**Problem to work on**
Start at the line containing "let theta = 0;" and stop at the line containing "obj.parent = empty"; copy those lines exactly, both ends included, and no others.

(Saved entries)
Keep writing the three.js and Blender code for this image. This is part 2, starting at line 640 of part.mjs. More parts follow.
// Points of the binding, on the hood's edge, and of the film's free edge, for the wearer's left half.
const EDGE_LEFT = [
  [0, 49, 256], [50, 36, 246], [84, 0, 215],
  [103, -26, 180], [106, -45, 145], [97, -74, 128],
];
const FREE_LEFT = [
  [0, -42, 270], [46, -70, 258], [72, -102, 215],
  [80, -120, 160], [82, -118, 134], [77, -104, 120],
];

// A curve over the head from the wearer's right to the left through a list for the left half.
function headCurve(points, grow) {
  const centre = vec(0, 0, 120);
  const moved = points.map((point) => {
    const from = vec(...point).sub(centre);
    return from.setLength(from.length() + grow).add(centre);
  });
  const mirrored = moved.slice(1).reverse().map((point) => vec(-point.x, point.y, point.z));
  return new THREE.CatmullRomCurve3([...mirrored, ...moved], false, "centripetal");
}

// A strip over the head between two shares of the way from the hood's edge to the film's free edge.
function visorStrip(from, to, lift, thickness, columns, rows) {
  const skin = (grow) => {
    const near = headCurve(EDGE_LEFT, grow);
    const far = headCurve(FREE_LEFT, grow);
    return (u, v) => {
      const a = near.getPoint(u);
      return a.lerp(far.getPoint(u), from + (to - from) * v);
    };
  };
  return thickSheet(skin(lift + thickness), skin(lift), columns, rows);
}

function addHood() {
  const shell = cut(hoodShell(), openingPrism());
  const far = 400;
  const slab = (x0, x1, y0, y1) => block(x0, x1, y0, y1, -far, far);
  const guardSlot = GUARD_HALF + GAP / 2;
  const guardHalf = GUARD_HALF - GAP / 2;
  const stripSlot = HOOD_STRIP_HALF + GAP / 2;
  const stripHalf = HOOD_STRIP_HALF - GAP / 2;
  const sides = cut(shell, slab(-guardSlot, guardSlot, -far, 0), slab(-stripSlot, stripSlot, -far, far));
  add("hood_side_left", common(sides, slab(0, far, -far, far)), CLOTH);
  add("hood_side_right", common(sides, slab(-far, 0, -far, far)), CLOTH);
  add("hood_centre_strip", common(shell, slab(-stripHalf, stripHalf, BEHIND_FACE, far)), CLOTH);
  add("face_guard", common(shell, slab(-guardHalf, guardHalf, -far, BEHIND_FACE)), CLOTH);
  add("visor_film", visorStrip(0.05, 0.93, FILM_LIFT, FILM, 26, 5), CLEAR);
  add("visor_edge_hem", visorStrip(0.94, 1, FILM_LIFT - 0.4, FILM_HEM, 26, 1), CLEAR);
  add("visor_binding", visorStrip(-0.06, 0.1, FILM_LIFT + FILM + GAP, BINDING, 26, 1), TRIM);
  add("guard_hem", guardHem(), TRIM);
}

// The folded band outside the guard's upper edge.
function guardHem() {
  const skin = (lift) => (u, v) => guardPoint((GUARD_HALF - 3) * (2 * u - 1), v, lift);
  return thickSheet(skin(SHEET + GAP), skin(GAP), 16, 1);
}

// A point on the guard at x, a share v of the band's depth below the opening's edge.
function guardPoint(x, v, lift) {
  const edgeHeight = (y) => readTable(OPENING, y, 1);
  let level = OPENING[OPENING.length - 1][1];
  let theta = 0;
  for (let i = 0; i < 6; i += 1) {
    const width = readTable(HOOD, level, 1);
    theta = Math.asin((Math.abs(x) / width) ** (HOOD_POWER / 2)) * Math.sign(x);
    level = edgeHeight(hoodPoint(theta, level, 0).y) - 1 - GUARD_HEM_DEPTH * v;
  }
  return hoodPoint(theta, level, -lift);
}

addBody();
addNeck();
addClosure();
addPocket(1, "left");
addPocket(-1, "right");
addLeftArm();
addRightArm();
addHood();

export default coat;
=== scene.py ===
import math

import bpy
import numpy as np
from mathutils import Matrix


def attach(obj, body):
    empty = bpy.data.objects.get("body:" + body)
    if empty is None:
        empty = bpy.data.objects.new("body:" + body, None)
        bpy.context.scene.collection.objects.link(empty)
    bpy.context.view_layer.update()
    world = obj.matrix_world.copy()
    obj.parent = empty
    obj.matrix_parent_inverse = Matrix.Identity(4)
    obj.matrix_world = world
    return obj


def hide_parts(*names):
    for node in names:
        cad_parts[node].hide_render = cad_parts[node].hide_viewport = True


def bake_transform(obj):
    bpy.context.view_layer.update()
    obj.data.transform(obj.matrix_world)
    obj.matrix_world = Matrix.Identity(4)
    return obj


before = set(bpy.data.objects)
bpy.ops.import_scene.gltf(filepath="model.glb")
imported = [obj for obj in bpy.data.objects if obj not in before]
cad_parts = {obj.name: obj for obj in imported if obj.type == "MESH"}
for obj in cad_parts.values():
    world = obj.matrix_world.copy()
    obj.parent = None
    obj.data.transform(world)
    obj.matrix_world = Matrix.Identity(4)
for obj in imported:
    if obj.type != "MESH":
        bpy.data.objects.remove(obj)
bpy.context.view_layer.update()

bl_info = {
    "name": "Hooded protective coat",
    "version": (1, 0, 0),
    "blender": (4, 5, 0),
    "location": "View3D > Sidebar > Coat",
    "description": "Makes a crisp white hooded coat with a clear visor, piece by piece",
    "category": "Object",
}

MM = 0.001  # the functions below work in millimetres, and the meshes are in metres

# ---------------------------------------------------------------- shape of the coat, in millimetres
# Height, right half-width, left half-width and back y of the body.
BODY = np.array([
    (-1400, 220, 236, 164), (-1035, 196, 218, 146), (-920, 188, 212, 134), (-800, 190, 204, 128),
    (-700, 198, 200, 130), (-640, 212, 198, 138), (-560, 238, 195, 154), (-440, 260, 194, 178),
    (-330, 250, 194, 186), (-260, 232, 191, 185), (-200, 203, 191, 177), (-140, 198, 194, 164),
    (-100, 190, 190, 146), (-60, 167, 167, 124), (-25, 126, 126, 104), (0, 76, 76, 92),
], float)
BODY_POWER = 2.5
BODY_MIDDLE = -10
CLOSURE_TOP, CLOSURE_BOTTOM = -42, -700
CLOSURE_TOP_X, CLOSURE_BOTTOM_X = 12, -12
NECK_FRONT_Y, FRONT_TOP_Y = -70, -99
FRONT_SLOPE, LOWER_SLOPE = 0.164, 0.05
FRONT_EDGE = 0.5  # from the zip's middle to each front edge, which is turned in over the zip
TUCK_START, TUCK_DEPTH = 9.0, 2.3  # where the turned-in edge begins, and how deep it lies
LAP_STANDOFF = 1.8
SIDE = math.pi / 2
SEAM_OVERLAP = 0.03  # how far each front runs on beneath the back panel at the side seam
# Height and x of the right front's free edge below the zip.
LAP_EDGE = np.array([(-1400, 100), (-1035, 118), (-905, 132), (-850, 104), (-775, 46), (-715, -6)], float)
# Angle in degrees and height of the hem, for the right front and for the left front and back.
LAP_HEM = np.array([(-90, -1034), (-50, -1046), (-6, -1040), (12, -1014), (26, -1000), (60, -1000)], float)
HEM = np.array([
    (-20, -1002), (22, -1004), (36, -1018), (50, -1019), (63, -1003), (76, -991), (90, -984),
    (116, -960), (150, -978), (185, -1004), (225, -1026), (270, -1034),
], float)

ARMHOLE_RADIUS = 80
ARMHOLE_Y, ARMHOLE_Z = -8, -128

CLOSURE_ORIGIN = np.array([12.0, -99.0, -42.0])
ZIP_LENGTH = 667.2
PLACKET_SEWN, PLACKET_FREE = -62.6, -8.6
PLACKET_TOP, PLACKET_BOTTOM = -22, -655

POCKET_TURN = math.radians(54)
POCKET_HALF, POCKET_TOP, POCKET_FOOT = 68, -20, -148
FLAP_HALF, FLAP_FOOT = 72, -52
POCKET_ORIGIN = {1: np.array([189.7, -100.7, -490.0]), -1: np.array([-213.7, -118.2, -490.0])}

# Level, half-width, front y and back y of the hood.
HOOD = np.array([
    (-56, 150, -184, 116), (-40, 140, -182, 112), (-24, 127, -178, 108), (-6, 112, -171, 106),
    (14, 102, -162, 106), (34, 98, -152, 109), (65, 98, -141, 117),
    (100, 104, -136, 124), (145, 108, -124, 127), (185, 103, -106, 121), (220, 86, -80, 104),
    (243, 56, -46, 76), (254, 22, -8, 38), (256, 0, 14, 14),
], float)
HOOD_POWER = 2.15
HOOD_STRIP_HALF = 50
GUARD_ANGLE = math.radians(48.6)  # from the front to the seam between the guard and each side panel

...

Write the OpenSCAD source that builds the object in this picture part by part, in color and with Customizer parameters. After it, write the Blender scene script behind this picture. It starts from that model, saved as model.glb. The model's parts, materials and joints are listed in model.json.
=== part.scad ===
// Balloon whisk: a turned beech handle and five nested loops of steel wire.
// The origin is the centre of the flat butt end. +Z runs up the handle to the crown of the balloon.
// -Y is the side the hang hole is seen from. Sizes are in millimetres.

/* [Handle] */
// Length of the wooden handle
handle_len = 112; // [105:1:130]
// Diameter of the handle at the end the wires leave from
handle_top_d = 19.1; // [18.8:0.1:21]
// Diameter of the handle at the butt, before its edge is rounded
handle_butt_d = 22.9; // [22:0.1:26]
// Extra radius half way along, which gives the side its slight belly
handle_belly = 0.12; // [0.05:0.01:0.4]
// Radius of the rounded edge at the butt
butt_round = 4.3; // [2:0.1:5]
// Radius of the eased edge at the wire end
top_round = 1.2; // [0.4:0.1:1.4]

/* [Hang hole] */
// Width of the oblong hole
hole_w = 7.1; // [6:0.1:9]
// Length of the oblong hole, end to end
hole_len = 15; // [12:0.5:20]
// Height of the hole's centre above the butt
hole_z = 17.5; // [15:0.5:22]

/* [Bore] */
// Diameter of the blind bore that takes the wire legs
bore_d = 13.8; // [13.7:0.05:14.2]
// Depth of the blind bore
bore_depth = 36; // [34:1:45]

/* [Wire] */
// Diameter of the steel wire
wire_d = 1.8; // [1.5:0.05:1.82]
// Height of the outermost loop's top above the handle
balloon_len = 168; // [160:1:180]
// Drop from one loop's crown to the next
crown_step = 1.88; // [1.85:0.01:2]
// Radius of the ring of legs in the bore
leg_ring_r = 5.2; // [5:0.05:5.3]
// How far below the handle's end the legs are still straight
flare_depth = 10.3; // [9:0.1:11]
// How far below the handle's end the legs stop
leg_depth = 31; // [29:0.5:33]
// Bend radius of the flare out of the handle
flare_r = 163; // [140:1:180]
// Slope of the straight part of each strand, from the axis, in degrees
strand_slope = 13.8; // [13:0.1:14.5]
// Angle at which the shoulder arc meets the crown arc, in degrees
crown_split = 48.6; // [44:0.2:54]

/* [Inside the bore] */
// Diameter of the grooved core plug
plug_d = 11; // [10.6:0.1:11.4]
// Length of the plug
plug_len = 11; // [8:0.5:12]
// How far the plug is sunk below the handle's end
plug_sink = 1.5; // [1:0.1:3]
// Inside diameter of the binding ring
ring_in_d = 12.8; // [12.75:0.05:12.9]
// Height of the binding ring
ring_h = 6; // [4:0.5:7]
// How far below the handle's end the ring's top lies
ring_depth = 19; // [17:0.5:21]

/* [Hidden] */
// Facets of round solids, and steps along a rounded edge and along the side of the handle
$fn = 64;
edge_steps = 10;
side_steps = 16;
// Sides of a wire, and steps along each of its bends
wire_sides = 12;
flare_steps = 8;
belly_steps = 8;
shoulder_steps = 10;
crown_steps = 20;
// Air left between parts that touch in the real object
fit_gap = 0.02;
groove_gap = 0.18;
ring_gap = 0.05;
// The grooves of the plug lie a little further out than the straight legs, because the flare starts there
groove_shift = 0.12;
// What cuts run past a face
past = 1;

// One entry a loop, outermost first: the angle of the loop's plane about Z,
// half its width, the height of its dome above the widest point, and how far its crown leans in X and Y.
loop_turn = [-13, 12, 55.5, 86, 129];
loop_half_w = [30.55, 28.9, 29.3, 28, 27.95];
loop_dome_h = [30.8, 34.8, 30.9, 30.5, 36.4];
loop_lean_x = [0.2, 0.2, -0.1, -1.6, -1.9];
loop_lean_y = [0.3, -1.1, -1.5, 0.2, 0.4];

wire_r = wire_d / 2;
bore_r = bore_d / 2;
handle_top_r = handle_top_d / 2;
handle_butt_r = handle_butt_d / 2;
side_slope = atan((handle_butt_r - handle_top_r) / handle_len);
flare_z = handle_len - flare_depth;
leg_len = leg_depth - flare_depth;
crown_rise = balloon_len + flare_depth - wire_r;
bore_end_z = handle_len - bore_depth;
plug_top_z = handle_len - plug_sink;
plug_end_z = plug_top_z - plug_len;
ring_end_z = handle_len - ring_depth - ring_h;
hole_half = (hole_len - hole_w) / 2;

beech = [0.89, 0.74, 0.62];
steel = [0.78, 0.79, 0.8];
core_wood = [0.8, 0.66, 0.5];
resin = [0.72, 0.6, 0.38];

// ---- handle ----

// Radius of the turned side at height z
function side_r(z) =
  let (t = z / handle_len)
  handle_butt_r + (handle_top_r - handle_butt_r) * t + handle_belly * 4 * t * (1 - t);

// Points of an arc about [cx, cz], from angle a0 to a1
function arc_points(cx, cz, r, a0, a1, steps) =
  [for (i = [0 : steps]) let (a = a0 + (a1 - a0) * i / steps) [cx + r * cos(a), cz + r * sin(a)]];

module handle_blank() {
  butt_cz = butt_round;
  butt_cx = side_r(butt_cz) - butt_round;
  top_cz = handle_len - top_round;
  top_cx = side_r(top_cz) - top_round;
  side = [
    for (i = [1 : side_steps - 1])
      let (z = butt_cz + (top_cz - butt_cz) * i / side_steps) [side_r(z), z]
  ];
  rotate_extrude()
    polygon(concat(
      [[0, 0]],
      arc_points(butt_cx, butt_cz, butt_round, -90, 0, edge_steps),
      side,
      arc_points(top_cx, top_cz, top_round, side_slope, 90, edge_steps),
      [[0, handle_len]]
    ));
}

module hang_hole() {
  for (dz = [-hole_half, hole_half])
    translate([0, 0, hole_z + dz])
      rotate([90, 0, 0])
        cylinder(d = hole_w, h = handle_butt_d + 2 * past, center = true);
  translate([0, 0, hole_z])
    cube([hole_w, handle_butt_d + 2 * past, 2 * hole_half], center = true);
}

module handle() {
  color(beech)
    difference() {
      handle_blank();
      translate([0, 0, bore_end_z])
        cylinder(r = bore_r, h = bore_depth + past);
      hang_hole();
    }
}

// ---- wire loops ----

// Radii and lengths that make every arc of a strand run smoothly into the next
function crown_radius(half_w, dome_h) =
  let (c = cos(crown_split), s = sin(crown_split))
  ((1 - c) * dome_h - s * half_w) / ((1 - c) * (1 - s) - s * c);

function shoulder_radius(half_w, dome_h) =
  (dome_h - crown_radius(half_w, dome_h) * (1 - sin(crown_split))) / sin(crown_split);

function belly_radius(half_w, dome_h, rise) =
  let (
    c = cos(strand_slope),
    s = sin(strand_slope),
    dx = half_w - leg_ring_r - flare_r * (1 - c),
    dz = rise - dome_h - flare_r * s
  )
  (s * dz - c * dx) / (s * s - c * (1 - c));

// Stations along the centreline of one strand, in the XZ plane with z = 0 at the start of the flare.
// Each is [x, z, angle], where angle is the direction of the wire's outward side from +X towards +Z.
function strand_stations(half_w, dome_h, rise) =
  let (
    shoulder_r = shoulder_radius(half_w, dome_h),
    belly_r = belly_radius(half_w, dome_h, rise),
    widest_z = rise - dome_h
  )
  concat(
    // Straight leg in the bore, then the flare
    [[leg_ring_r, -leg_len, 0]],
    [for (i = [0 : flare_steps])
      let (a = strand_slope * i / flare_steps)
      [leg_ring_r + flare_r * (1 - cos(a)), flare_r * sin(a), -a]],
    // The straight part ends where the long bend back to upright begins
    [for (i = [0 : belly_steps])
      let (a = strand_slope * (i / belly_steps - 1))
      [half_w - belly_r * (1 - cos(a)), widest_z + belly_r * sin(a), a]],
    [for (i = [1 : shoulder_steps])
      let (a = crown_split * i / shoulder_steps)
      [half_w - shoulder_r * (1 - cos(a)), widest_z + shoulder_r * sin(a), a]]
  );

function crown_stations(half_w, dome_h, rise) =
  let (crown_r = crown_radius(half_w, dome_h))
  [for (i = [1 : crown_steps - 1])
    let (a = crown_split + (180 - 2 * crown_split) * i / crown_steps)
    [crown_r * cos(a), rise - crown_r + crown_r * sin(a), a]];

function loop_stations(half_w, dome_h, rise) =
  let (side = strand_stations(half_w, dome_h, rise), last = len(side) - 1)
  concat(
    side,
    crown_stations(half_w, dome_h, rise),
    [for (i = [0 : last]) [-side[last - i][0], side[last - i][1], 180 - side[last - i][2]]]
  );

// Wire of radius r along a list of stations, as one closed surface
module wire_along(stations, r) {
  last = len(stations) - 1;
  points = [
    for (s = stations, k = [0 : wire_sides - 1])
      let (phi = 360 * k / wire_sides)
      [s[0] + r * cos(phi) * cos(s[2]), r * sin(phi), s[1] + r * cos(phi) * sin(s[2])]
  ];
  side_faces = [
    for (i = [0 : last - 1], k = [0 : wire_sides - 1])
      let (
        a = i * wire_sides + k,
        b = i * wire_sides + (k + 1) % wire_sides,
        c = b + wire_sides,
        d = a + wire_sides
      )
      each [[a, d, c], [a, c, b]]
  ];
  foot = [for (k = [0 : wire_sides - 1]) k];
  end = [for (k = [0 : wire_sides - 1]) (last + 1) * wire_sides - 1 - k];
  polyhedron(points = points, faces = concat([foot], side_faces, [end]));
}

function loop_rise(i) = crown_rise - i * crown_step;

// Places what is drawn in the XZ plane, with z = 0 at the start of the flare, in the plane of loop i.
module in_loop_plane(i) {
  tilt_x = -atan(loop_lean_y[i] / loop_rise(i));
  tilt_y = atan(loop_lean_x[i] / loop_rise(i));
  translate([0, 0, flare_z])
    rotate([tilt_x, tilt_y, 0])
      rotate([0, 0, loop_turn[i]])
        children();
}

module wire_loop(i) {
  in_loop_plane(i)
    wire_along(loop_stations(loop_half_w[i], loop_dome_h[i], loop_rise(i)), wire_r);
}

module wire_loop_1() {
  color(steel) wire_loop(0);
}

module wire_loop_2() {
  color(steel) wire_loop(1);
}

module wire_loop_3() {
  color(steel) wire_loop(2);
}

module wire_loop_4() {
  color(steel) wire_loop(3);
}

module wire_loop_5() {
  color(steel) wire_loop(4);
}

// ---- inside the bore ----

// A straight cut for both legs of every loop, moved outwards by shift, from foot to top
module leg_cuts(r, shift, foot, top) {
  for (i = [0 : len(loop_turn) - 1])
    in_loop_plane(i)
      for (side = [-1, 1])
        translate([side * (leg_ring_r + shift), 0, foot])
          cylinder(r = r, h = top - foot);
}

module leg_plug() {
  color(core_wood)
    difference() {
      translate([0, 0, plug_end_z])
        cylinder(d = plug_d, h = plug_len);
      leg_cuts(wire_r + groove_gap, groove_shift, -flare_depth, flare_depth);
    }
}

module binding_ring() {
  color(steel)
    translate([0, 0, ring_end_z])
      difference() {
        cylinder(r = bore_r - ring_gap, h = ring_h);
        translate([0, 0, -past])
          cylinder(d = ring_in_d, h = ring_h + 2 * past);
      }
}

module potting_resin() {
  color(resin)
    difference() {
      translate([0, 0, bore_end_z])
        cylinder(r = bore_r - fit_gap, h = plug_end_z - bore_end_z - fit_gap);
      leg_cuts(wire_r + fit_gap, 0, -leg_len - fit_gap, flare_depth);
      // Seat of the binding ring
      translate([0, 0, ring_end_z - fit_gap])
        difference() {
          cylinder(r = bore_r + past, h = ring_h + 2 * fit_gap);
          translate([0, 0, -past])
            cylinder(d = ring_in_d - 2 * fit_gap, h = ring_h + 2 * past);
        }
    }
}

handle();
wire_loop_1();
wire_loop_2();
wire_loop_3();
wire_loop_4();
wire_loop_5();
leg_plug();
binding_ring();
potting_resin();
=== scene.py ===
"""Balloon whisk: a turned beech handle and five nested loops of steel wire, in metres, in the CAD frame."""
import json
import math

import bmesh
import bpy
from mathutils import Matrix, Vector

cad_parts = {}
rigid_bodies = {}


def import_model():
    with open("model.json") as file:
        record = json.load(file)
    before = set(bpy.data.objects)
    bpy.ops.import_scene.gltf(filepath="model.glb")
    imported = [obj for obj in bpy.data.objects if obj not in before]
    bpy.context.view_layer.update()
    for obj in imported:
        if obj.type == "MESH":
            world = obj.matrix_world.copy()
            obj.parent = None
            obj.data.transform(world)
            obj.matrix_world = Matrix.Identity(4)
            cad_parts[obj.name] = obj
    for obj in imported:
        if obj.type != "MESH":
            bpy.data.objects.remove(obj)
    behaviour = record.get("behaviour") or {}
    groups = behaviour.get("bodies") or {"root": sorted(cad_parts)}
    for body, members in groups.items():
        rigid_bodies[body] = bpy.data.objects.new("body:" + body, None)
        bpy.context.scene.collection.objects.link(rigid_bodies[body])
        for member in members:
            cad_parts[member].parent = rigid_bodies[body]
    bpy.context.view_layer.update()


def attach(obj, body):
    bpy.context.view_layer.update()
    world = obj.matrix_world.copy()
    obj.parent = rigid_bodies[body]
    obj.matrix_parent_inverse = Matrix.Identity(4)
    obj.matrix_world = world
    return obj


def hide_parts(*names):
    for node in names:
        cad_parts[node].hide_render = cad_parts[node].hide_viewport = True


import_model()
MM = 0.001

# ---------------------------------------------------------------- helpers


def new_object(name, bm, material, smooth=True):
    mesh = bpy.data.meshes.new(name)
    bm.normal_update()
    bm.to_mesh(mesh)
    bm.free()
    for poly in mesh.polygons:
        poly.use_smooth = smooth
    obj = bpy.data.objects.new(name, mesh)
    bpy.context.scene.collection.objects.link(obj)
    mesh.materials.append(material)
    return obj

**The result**
  let theta = 0;
  for (let i = 0; i < 6; i += 1) {
    const width = readTable(HOOD, level, 1);
    theta = Math.asin((Math.abs(x) / width) ** (HOOD_POWER / 2)) * Math.sign(x);
    level = edgeHeight(hoodPoint(theta, level, 0).y) - 1 - GUARD_HEM_DEPTH * v;
  }
  return hoodPoint(theta, level, -lift);
}

addBody();
addNeck();
addClosure();
addPocket(1, "left");
addPocket(-1, "right");
addLeftArm();
addRightArm();
addHood();

export default coat;
=== scene.py ===
import math

import bpy
import numpy as np
from mathutils import Matrix


def attach(obj, body):
    empty = bpy.data.objects.get("body:" + body)
    if empty is None:
        empty = bpy.data.objects.new("body:" + body, None)
        bpy.context.scene.collection.objects.link(empty)
    bpy.context.view_layer.update()
    world = obj.matrix_world.copy()
    obj.parent = empty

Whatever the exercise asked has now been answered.